The ROZs were to be located in areas straddling the Durand Line. And in case they were established according to the plan then it would have become impossible for the Afghan Taliban, especially the Haqqanis, to operate from Pakistani sanctuaries. Now that Islamabad, especially Rawalpindi, has lost interest in pursuing such a mission and since the vibes that the incoming new administration in Washington is emitting vis-à-vis Pakistan it is perhaps the right time to re-engage with the US on ROZs rather than make a fresh request for the concessionary sales of F-16s.

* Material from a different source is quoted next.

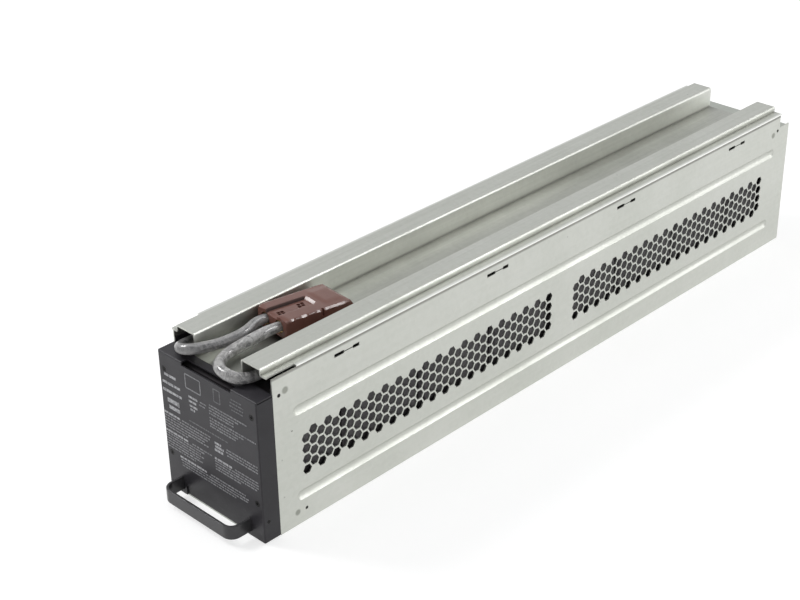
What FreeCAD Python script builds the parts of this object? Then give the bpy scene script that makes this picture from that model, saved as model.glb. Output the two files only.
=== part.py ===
"""UPS battery cartridge: a slim galvanised steel case that holds a row of eight sealed batteries.

The case stands on its base. X runs across it, Y runs from the handle to the rear, Z is up. The origin is under the
middle of the whole cartridge. All sizes are millimetres.
"""

import FreeCAD, Part
import math
import os
import re
import Sketcher
from FreeCAD import Placement, Rotation, Vector

# Driving dimensions

SIZES = [
    ("case_width", 97, "outside, over the two side panels"),
    ("case_length", 585, "side panel, front edge to rear edge"),
    ("panel_height", 119.4, "side panel, floor to the top of its turned-in edge"),
    ("panel_sheet", 1.0, "thickness of the side panels"),
    ("panel_bend", 1.4, "outside radius of the panel's top bend"),
    ("panel_lip", 7.0, "width of the turned-in top edge"),
    ("front_relief", 21, "length at the front with no turned-in edge"),
    ("relief_drop", 0.4, "how much lower the panel is there"),
    ("notch_length", 14, "notch in the panel's rear top corner"),
    ("notch_level", 108.5, "height of that notch's floor"),
    ("bead_radius", 5.0, "radius of the long pressed grooves"),
    ("bead_depth", 1.8, "depth of the long pressed grooves"),
    ("bead_high", 87.6, "height of the upper groove"),
    ("bead_low", 21.8, "height of the lower groove"),
    ("bead_start", 20, "centre of both grooves' front ends, from the front edge"),
    ("bead_end_gap", 23.5, "centre of both grooves' rear ends, from the rear edge"),
    ("hole_flats", 6.6, "hexagonal vent hole across its flats"),
    ("column_pitch", 6.6, "vent holes, column to column"),
    ("row_pitch", 8.1, "vent holes, row to row in a column"),
    ("vents_low", 39.4, "centre of the lowest vent hole"),
    ("vents_front", 25.9, "first column of the front group"),
    ("vents_rear", 302, "first column of the rear group"),
    ("lance_first", 53.5, "first lanced slot, from the front edge"),
    ("lance_pitch", 147.4, "lanced slots, one to the next"),
    ("lance_level", 112.6, "height of the lanced slots"),
    ("base_sheet", 1.2, "thickness of the base plate"),
    ("base_wall", 12, "height of the base plate's side walls"),
    ("end_sheet", 1.0, "thickness of the front and rear end plates"),
    ("end_flange", 13, "length of the end plates' side flanges, short of the grooves"),
    ("weld_tab", 25, "length of the flanges' weld tabs, past the grooves' ends"),
    ("weld_tab_low", 14, "top of the lower weld tabs"),
    ("weld_tab_high", 96, "underside of the upper weld tabs"),
    ("weld_gap", 2, "room between the weld tabs and the base plate's walls"),
    ("rear_top_inset", 2, "how much narrower the rear plate's top flange is, on each side"),
    ("rear_flange_drop", 3, "how far the rear plate's side flanges end under the trough"),
    ("front_plate_top", 112, "top of the front end plate's upper weld tabs"),
    ("front_web_top", 104, "top of the front end plate between its flanges"),
    ("cover_sheet", 1.2, "thickness of the folded cover"),
    ("cover_bend", 1.5, "outside radius of the cover's bends"),
    ("cover_front", 2.4, "how far the cover stands out in front of the panels"),
    ("cover_back", 13, "how far the cover ends short of the panels' rear edge"),
    ("ledge_width", 7.2, "cover ledge on the panel's turned-in edge"),
    ("rail_rise", 4.3, "rail top above the ledge"),
    ("rail_width", 18.5, "rail, outside"),
    ("trough_depth", 16.9, "trough floor below the rail tops"),
    ("ledge_relief", 2.4, "how much narrower the ledge is over the front relief"),
    ("bezel_depth", 13.8, "bezel, in front of the side panels"),
    ("bezel_sheet", 1.0, "thickness of the bezel"),
    ("bezel_bottom", 0.6, "lower edge of the bezel above the floor"),
    ("bezel_top", 108.2, "top flange of the bezel"),
    ("bezel_side_top", 106.5, "top of the bezel's side flanges"),
    ("slot_width", 49, "slot at the bezel's top bend"),
    ("slot_back", 5.2, "how far the slot runs back"),
    ("slot_drop", 2.6, "how far the slot runs down the face"),
    ("toe_width", 62, "notch in the bezel's lower edge, between the handle's legs"),
    ("toe_top", 9.3, "top of that notch"),
    ("toe_corner", 3, "radius of the notch's corners"),
    ("screw_spread", 86.6, "face screws, side to side"),
    ("screw_low", 30, "height of the lower face screws"),
    ("screw_high", 95.6, "height of the upper face screws"),
    ("screw_head", 4.6, "diameter of the screws' countersunk heads"),
    ("screw_shank", 2.6, "diameter of the screws' shanks"),
    ("cross_length", 2.2, "length of the cross in a screw's head"),
    ("cross_width", 0.5, "width of the cross"),
    ("cross_depth", 0.4, "depth of the cross"),
    ("side_screw_back", 4.3, "side screws, from the bezel's face"),
    ("side_screw_level", 16, "height of the side screws"),
    ("handle_width", 71, "handle, outside"),
    ("handle_reach", 17.4, "handle, in front of the bezel's face"),
    ("handle_strip", 2.2, "thickness of the handle's strip"),
    ("handle_bottom", 4.2, "underside of the handle above the floor"),
    ("handle_tall", 10.2, "height of the handle's strip"),
    ("handle_corner", 7.8, "outside radius of the handle's corners"),
    ("handle_round", 0.5, "rounding of the handle's edges"),
    ("foot_length", 9, "handle feet, turned out behind the front end plate"),
    ("rivet_shank", 3, "diameter of the handle's rivets"),
    ("rivet_head", 5.4, "diameter of their heads"),
    ("rivet_head_tall", 0.5, "height of their heads"),
    ("play", 0.1, "clearance round pins, tabs and legs, on each side"),
    ("battery_count", 8, "sealed batteries in the row"),
    ("battery_width", 90, "battery, across the case"),
    ("battery_length", 70, "battery, along the case"),
    ("battery_tall", 101, "battery, without its tabs"),
    ("battery_lid", 8, "height of the battery's lid"),
    ("battery_step", 0.3, "how far the lid stands out over the case"),
    ("battery_round", 2.5, "rounding of the battery's upright edges"),
    ("battery_gap", 3.6, "foam between two batteries"),
    ("pad_width", 89, "foam pads between the batteries, across the case"),
    ("pad_low", 12, "lower edge of the pads above the batteries' undersides"),
    ("pad_tall", 84, "height of the pads"),
    ("front_foam", 3, "foam between the front end plate and the first battery"),
    ("liner_sheet", 1.0, "insulating liner under the batteries"),
    ("liner_inset", 1, "how much narrower the liner is, on each side"),
    ("well_depth", 3, "depth of the wells round the tabs"),
    ("well_margin", 3, "room in a well on each side of its tab"),
    ("tab_offset", 33, "battery tabs, from the middle"),
    ("tab_inset", 9, "battery tabs, from the battery's edge"),
    ("tab_width", 6.3, "width of a tab"),
    ("tab_sheet", 0.8, "thickness of a tab"),
    ("tab_tall", 8, "height of a tab above its well's floor"),
    ("lug_width", 8.4, "link lug, across the case"),
    ("lug_length", 5, "link lug, along the case"),
    ("lug_top", 111.6, "top of the link lugs"),
    ("lug_lift", 0.3, "underside of the link lugs above the batteries"),
    ("link_cable", 4.6, "diameter of the link cables"),
    ("strap_sheet", 1.6, "thickness of the cross strap"),
    ("strap_room", 8, "hold-down foam ends this far from the strap's middle"),
    ("foam_width", 36, "hold-down foam under the trough"),
    ("foam_start", 2, "hold-down foam starts behind the panels' front edge"),
    ("lead_diameter", 7.4, "sleeved lead"),
    ("lead_level", 112, "height of the leads where they leave the rails"),
    ("lead_high", 117.6, "height of the long lead inside its rail"),
    ("lead_exit", 4.8, "where the free leads start, behind the side panels' front edge"),
    ("plug_length", 56, "power connector, length"),
    ("plug_width", 32.5, "power connector, width"),
    ("plug_tall", 14.5, "power connector, height"),
    ("plug_start", 49, "wire end of the connector, behind the side panels' front edge"),
    ("plug_side", -4.7, "wire end of the connector, from the middle"),
    ("plug_turn", 4.9, "connector's turn to the right, degrees"),
    ("plug_dip", 4, "how far the connector dips towards its open end, degrees"),
    ("pole_spread", 15, "distance between the connector's two poles"),
    ("pole_bore", 9.2, "bore of each wire entry"),
    ("pole_depth", 20, "depth of the wire entries"),
    ("mouth_width", 12, "contact mouth, width"),
    ("mouth_tall", 9, "contact mouth, height"),
    ("mouth_depth", 22, "contact mouth, depth"),
    ("plug_recess", 1.2, "depth of the recess on the connector's top"),
    ("plug_round", 1.6, "rounding of the connector's edges"),
    ("contact_sheet", 2, "thickness of the contact blades"),
    ("contact_width", 8, "width of the contact blades"),
    ("contact_inset", 5, "contact blades end this far inside the open end"),
]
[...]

The customs-duty free import of goods produced by industries, mostly textiles located in the ROZs as joint Pakistan-Afghanistan venture would give a significant boost to our textile exports. Both Egypt and Jordan have similar arrangements but separately with Israel and the produce of the goods manufactured by the Egypt-Israel and Jordan-Israel joint ventures located in the respective opportunity zones reach the US market without customs duty. This arrangement has not only precluded wars involving these countries but has also given a significant boost to their respective economies.
One is greatly encouraged to subscribe to this idea of reviving the ROZ proposals by the recent statements of the US defence secretary-designate James Mattis. He has said that the Trump administration would offer incentives to Pakistan to cooperate with the United States on critical issues. At his confirmation hearing at the Senate Armed Forces Committee, Mattis underlined the need to stay engaged with Pakistan while asking it to do more to eradicate terrorism from the region.

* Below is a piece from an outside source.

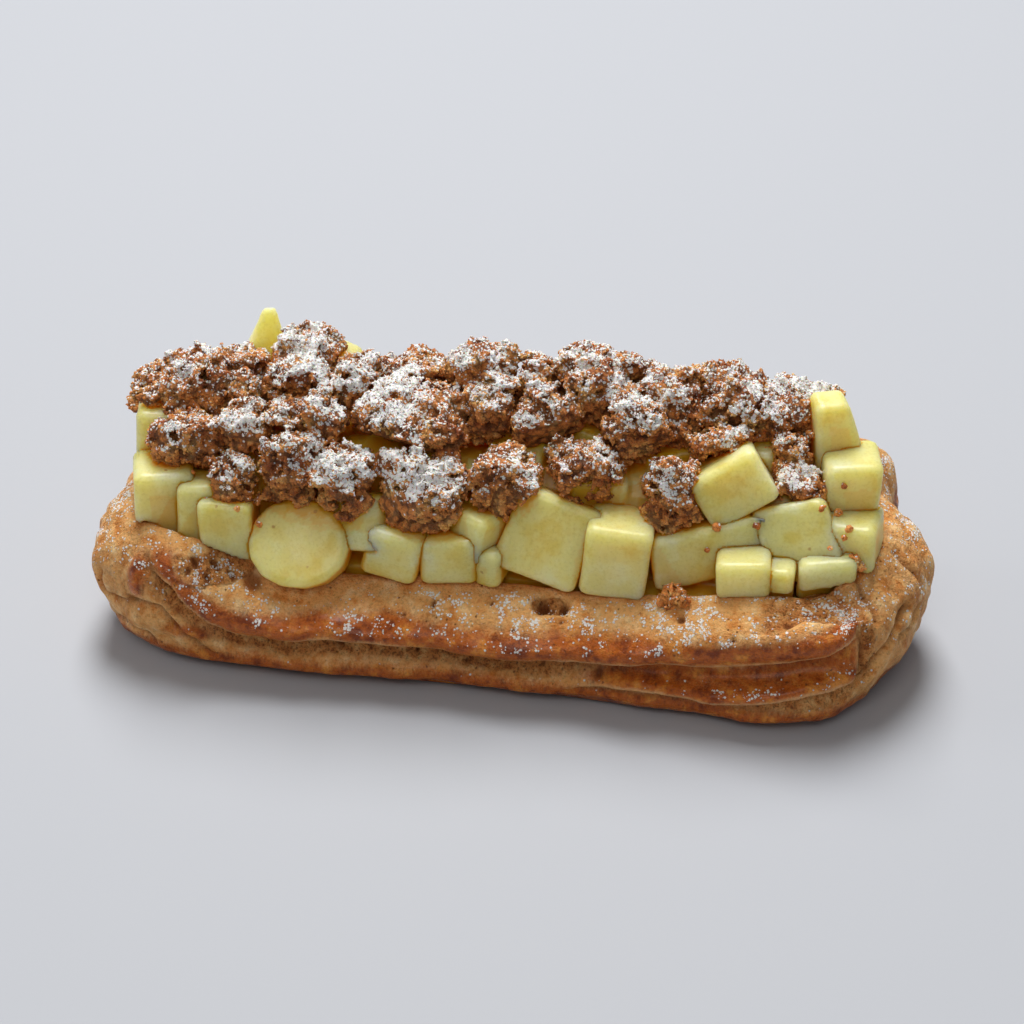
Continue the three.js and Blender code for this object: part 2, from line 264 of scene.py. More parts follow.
def run_tree(piece, tree, values):
    """Puts a geometry tree on a piece with its inputs set by name, and settles the result."""
    modifier = piece.modifiers.new(tree.name, "NODES")
    modifier.node_group = tree
    for item in tree.interface.items_tree:
        if item.in_out == "INPUT" and item.name in values:
            modifier[item.identifier] = values[item.name]
    settle(piece)


def use_group(tree, group, inputs):
    return add(tree, "ShaderNodeGroup", inputs, node_tree=group).outputs


def store(tree, geometry, name, value, domain="POINT"):
    """The geometry with a number stored on it by that name."""
    inputs = {"Geometry": geometry, "Name": name, "Value": value}
    return add(tree, "GeometryNodeStoreNamedAttribute", inputs, data_type="FLOAT", domain=domain).outputs[0]


def jogged(tree, geometry, noise_inputs, *factors):
    """The geometry with its points moved by noise, times all the factors."""
    noisy = add(tree, "ShaderNodeTexNoise", noise_inputs).outputs["Color"]
    jog = vectors(tree, "SUBTRACT", noisy, (0.5, 0.5, 0.5))
    for factor in factors:
        jog = scaled(tree, jog, factor)
    return add(tree, "GeometryNodeSetPosition", {"Geometry": geometry, "Offset": jog}).outputs[0]


def end_tree(tree, out, geometry, material=None):
    """Ends a geometry tree: the shape, shaded smooth, in its material if one is given."""
    last = add(tree, "GeometryNodeSetShadeSmooth", {"Geometry": geometry}).outputs[0]
    if material is not None:
        last = add(tree, "GeometryNodeSetMaterial", {"Geometry": last, "Material": material}).outputs[0]
    tree.links.new(last, out["Geometry"])


def face_count(pieces):
    return sum(len(piece.data.polygons) for piece in pieces)


# %% [markdown]
# ## The choux bun: its lines
#
# A choux bun splits as it bakes. Its crust ends in a rounded ridge, and under the ridge the stretched crumb
# shows as a pale band. The lines of the ridges are given as heights along the front. The broad end has a
# second, lower ridge. Creases, hollows, pores and lumps are given by their places. The back gets the same
# marks, turned half a turn, so it is finished like the front.

# %% Lines of the bun
BUN_MIDDLE = (0.0, -2.4)
UPPER_RIDGE = [
    (-60, 20.5), (-55, 18.4), (-52, 15), (-48, 11.9), (-43, 10), (-36, 9.8), (-28, 10.7), (-18, 10.8),
    (-6, 9.9), (4, 9.7), (14, 10.8), (28, 12), (40, 12.8), (50, 14.5), (56, 16.2), (61, 19),
]
LOWER_RIDGE = [
    (10, 3.6), (18, 5.2), (28, 6.3), (37, 5.9), (44, 6.9), (51, 8.1), (56, 8.9), (61, 9.8), (66, 10.6),
]
FLAP_EDGE = [
    (42, 18.2), (45, 19.6), (48, 19.9), (52, 21.3), (56, 20.9), (60, 20.3), (63, 20.2),
]

# Hollows and pores as (x, y, z, half width, half height, depth).
DENTS = [
    (-50.9, -22.2, 21.6, 0.7, 1.6, 1.9), (-51.9, -23.5, 20.4, 0.5, 0.8, 1.2),
    (-47.5, -20.8, 21.2, 0.9, 1.6, 1.8), (-41.3, -21.2, 18.6, 1.9, 2.3, 1.5),
    (-44.6, -21.4, 19.6, 0.6, 1.4, 1.2), (-49.0, -22.6, 18.6, 0.5, 1.3, 0.9),
    (7.6, -19.2, 17.4, 1.3, 1.7, 2.4), (11.2, -19.5, 17.7, 0.8, 1.4, 2.0),
    (9.4, -19.6, 16.6, 0.5, 0.8, 1.2), (61.0, 3.4, 23.8, 0.8, 2.0, 1.8), (60.2, 15.8, 29.0, 0.9, 0.9, 1.7),
    (63.5, 15.9, 22.6, 1.2, 0.8, 1.4), (-26.2, -24.0, 7.8, 0.75, 0.8, 1.6),
    (-10.7, -20.4, 16.6, 0.45, 0.9, 1.3), (-15.3, -22.3, 15.1, 0.4, 0.4, 0.8),
    (-8.1, -23.0, 7.5, 0.7, 0.7, 1.5), (-5.7, -22.8, 7.5, 0.55, 0.8, 1.4),
    (-13.2, -23.0, 7.1, 0.4, 0.5, 0.9), (-4.7, -22.8, 6.1, 0.4, 0.5, 0.8),
    (17.6, -24.1, 6.9, 0.8, 0.8, 1.4), (7.9, -23.5, 7.3, 0.45, 0.4, 0.8),
    (14.2, -23.8, 8.0, 0.45, 0.4, 0.8), (3.5, -23.5, 14.6, 0.4, 0.4, 0.8),
    (-0.8, -19.6, 17.1, 0.4, 0.4, 0.8), (11.2, -21.9, 16.2, 0.4, 0.4, 0.8),
    (31.2, -21.4, 18.8, 0.8, 0.8, 1.4), (30.0, -17.4, 20.3, 0.7, 0.8, 1.2),
    (40.3, -25.4, 18.2, 0.4, 0.4, 0.8), (61.3, -14.6, 22.4, 0.4, 0.4, 0.8),
    (49.0, -22.3, 20.6, 1.0, 0.7, 0.9),
]
# Lumps as (x, y, z, half width, half height, rise). The first two are well browned.
LUMPS = [
    (-60.8, -22.8, 18.2, 1.9, 4.2, 1.1), (-51.8, -24.4, 8.6, 4.2, 1.7, 0.8),
    (-61.5, -22.5, 9.2, 3.4, 2.6, 0.9), (66.0, -14.0, 10.0, 4.0, 3.4, 0.9),
    (66.5, -9.0, 19.5, 3.0, 2.6, 0.8), (-66.5, -14.5, 14.0, 3.0, 4.0, 0.8),
]
BROWN_LUMPS = LUMPS[:2]
# Torn places where stretched crumb shows, as (x, y, z, half width, half height).
TORN = [
    (-48, -21.5, 20.0, 7.5, 3.0), (9, -19.2, 17.8, 4.0, 1.8), (62.4, -20.4, 14.5, 1.5, 6.5),
    (53, -21.0, 21.8, 8.0, 1.2),
]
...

"If confirmed, I will work with the State Department and the Congress to incentivise Pakistan's co-operation on issues critical to our national interests and the region's security, with focus on Pakistan's need to expel or neutralise externally-focused militant groups that operate within its borders," Mattis told the committee while responding to a question.
The general's comments on Pakistan indicate that the incoming Trump administration will continue with the existing US policy towards the country. Mattis has complimented Pakistan for its action against terror groups in the country, but said that he would push for more effective targeting of groups that were aimed at neighbouring countries.
If confirmed, he promised to work to build the trust that the US needed for an effective partnership. Mattis said that Pakistan had "learned some hard lessons" from its dealings with the Taliban, as this caused widespread violence inside the country as well. He praised Pakistan's efforts towards to battling "internally-focused" militants. "In a sign of its commitment, its military has suffered significant casualties in this counterinsurgency effort," he said, and offered to help Pakistan in defeating these militants.